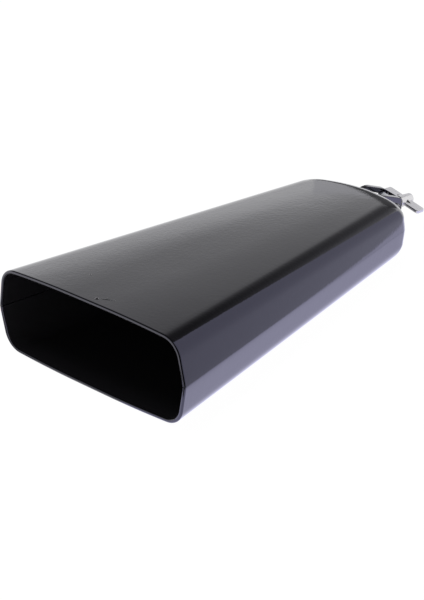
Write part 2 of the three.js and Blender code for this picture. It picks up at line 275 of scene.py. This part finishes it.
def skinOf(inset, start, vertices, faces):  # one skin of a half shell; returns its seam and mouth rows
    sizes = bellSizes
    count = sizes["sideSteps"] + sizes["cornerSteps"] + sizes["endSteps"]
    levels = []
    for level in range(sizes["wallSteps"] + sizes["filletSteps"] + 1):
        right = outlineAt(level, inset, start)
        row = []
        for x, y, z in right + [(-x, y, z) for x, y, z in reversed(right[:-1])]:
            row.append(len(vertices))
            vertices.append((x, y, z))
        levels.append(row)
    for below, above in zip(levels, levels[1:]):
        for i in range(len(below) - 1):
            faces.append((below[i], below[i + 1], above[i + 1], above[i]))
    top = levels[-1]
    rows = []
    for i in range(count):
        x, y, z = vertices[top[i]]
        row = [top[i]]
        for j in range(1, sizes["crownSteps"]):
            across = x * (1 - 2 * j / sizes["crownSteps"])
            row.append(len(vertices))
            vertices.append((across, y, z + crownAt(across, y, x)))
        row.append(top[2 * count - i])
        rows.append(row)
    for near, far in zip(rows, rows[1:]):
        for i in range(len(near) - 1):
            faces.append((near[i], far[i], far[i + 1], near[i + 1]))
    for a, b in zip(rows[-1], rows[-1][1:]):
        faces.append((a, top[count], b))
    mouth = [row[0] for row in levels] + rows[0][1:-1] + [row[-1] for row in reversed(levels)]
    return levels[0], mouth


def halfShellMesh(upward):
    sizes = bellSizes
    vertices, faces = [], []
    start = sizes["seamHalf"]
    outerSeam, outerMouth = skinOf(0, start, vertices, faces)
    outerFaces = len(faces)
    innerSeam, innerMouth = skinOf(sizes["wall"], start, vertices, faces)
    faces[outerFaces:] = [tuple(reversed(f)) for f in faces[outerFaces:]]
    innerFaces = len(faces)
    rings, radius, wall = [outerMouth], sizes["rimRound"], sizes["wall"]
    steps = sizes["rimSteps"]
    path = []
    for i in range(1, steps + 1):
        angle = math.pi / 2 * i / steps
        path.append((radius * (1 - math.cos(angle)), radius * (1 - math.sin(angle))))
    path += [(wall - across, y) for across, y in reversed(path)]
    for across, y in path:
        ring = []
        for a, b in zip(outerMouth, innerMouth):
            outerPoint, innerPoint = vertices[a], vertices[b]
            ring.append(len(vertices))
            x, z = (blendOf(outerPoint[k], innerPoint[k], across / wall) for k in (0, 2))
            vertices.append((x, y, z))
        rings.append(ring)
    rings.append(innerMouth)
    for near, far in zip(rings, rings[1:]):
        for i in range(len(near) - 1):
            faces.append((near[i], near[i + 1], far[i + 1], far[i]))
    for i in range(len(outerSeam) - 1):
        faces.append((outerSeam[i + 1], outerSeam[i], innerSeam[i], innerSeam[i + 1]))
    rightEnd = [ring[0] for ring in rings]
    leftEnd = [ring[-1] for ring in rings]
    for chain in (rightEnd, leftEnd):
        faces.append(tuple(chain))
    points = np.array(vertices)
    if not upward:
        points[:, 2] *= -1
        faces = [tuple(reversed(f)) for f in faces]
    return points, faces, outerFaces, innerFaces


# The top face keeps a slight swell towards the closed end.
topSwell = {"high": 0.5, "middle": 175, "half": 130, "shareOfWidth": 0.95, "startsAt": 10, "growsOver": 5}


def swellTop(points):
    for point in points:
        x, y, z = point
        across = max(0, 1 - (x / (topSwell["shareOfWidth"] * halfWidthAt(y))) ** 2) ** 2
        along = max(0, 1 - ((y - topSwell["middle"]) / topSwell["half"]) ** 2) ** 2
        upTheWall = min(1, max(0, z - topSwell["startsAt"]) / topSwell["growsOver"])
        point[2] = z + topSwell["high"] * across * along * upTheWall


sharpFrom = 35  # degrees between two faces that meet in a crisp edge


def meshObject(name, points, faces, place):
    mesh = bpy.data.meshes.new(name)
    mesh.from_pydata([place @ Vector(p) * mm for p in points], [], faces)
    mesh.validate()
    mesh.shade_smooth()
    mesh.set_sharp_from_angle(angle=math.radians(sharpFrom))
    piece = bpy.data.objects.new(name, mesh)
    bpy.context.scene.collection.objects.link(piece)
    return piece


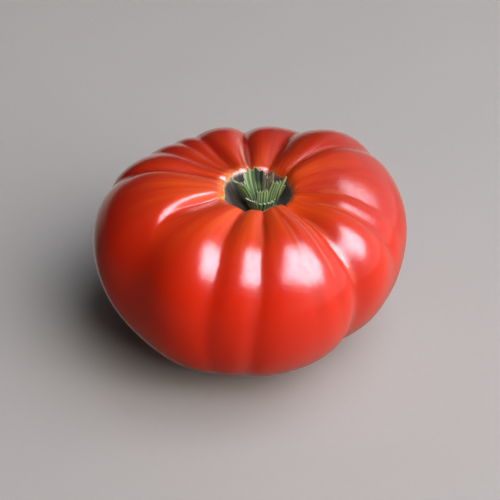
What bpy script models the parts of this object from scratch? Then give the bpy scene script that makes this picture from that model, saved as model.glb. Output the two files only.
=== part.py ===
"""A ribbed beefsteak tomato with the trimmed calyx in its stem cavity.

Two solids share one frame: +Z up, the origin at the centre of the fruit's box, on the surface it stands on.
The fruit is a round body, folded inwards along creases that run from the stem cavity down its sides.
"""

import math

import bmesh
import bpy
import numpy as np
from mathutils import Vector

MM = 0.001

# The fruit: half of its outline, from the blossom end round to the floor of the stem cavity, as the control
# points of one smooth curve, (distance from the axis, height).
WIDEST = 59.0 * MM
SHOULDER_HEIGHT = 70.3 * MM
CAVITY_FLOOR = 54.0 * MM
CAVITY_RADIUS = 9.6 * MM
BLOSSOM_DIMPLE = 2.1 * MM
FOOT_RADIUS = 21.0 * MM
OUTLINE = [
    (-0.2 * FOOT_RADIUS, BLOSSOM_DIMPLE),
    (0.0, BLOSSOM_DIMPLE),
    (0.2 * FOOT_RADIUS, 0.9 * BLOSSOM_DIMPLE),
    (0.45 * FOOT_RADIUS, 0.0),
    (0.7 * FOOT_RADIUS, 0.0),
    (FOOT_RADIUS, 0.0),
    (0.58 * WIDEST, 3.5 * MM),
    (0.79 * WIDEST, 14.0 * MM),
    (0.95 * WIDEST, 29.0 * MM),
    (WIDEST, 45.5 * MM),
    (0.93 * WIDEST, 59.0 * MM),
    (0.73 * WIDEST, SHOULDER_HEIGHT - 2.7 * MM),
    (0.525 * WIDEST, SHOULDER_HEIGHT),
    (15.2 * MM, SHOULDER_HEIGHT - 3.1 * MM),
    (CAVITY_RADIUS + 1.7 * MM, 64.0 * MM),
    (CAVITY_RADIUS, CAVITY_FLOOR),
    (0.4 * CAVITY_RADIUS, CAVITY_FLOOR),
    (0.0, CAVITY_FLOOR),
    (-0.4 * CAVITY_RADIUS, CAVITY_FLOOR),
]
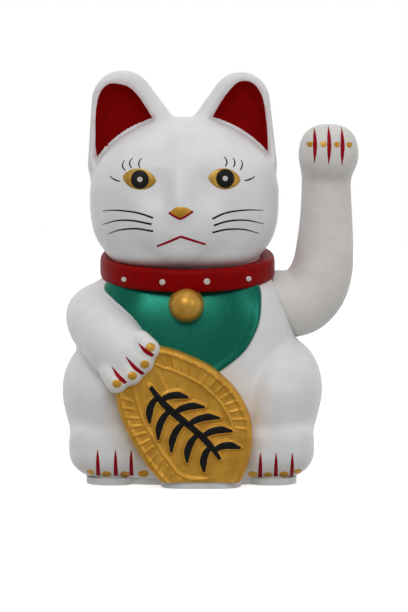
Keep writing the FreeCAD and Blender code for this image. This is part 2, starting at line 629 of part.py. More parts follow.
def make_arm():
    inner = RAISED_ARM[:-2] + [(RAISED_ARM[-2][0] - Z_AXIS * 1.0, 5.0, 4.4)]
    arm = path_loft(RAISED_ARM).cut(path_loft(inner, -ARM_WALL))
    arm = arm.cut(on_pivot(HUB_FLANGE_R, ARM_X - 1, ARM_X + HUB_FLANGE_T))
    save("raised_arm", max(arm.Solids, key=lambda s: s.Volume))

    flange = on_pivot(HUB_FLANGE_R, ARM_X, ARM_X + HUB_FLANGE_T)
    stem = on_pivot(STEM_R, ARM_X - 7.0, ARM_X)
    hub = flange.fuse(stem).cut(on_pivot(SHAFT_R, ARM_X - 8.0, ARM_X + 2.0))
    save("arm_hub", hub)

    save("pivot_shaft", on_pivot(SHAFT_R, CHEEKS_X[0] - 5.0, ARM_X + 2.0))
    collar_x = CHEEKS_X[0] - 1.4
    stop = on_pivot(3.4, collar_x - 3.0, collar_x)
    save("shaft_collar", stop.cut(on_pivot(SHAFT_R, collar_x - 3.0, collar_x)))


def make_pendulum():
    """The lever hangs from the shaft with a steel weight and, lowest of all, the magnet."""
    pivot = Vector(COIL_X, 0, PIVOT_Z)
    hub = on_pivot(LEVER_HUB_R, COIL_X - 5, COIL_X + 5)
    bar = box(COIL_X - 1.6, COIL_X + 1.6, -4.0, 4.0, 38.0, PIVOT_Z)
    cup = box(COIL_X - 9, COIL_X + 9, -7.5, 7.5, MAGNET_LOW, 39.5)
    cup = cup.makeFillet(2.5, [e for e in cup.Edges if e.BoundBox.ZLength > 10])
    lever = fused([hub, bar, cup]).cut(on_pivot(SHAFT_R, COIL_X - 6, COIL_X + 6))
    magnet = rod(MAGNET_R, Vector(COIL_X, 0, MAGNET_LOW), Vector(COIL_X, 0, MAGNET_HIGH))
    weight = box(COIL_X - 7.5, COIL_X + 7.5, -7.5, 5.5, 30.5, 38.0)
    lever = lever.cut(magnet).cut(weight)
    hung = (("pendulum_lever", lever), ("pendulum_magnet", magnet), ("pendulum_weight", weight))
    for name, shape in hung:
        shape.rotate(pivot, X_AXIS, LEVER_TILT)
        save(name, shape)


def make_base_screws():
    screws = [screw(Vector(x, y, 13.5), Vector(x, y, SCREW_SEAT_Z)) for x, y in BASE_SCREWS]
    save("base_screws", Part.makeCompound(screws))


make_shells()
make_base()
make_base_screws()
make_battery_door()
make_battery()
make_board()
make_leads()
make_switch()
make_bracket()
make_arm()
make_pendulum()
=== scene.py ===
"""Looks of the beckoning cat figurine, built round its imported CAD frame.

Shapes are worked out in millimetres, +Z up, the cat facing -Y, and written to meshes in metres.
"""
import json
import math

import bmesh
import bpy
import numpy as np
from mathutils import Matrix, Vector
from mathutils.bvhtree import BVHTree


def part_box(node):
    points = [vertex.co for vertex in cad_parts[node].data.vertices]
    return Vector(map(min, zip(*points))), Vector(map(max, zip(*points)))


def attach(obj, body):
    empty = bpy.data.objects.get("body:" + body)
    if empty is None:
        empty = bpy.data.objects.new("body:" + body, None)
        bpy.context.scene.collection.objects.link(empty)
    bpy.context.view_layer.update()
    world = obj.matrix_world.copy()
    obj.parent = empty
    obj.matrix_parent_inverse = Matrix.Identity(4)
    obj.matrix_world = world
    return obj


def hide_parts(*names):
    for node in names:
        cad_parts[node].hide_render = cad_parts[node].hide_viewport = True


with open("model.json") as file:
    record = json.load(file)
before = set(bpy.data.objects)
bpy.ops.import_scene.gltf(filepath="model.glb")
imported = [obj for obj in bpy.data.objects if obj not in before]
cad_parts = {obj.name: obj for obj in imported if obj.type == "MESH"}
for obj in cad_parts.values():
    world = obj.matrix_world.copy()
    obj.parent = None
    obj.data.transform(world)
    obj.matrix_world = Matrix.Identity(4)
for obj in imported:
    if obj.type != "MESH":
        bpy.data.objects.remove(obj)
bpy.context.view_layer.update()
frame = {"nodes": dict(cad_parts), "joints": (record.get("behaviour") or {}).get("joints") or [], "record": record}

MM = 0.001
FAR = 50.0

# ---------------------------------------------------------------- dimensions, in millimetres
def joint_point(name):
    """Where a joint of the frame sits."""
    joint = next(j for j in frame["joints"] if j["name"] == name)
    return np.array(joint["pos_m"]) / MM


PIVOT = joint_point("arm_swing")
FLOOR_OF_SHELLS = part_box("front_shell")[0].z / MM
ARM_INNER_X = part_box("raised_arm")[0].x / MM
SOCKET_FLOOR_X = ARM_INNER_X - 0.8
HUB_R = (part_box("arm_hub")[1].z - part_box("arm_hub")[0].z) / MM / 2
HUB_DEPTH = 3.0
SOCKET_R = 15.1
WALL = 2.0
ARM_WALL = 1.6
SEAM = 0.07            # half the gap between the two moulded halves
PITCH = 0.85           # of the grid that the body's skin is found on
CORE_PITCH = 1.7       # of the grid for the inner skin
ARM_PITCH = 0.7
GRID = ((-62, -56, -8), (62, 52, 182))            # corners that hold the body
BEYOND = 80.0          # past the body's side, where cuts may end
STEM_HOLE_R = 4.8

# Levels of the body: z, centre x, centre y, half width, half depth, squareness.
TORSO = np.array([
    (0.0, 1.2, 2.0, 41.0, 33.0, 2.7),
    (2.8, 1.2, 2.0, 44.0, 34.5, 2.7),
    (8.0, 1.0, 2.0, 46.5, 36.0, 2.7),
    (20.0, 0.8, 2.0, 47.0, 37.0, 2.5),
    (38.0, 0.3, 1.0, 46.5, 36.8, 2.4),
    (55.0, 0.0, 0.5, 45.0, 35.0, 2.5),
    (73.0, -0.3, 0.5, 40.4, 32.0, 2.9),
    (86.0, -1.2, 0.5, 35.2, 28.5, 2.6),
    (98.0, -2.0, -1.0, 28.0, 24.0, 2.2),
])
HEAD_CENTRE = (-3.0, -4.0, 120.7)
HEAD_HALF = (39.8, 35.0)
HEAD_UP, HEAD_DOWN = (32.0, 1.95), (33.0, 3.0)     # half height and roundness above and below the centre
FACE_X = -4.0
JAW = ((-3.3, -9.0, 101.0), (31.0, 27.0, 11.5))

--

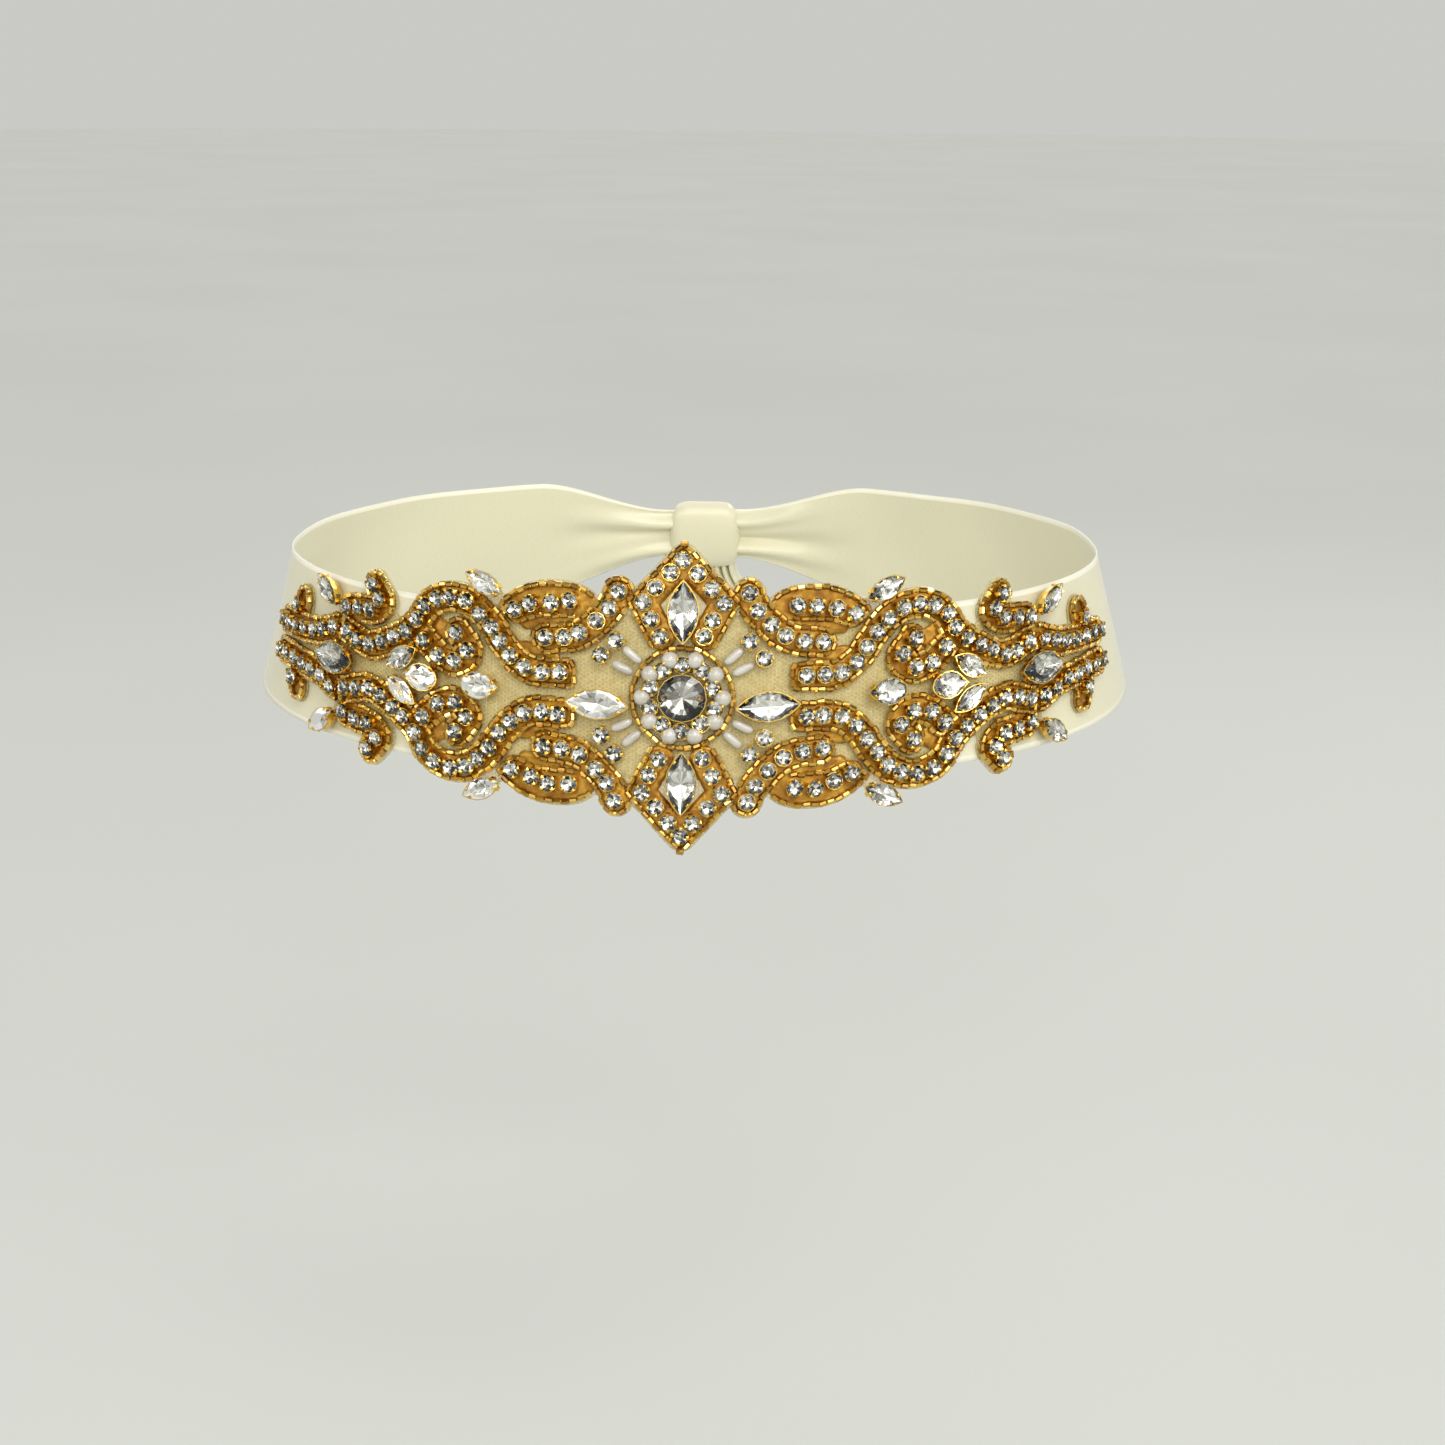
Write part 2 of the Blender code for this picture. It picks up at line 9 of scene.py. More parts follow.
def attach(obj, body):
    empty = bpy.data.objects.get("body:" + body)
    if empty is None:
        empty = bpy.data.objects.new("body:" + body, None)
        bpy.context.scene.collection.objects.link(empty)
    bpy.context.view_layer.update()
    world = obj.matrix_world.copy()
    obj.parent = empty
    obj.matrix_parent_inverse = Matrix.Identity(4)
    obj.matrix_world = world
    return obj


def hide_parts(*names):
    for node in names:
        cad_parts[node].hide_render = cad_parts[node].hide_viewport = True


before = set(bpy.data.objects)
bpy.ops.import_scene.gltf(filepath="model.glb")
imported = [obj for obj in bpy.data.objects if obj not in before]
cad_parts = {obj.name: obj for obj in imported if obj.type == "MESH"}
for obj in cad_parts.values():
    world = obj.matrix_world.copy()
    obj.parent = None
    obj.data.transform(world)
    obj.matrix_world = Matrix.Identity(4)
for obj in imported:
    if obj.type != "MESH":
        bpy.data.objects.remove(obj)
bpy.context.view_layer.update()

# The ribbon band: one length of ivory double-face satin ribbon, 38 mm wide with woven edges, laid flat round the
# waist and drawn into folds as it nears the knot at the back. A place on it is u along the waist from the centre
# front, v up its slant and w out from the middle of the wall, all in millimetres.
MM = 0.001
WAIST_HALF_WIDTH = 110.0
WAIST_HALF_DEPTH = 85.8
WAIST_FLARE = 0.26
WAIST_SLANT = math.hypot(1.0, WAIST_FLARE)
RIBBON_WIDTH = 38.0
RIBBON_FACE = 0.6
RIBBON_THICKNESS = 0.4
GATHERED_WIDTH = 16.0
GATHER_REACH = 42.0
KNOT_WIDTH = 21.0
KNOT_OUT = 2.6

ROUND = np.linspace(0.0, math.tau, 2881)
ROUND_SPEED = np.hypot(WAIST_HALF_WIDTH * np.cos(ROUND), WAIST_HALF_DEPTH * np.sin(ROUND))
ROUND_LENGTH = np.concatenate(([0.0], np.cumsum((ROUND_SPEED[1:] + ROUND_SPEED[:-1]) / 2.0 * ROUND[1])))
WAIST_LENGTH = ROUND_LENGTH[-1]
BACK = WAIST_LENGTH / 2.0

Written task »
Reproduce exactly, and only, the lines from the one that contains "make_shells()" down to the one that contains "zip(*points))), Vector(map(max, zip(*points)))", both ends included.

Answer for the task »
make_shells()
make_base()
make_base_screws()
make_battery_door()
make_battery()
make_board()
make_leads()
make_switch()
make_bracket()
make_arm()
make_pendulum()
=== scene.py ===
"""Looks of the beckoning cat figurine, built round its imported CAD frame.

Shapes are worked out in millimetres, +Z up, the cat facing -Y, and written to meshes in metres.
"""
import json
import math

import bmesh
import bpy
import numpy as np
from mathutils import Matrix, Vector
from mathutils.bvhtree import BVHTree


def part_box(node):
    points = [vertex.co for vertex in cad_parts[node].data.vertices]
    return Vector(map(min, zip(*points))), Vector(map(max, zip(*points)))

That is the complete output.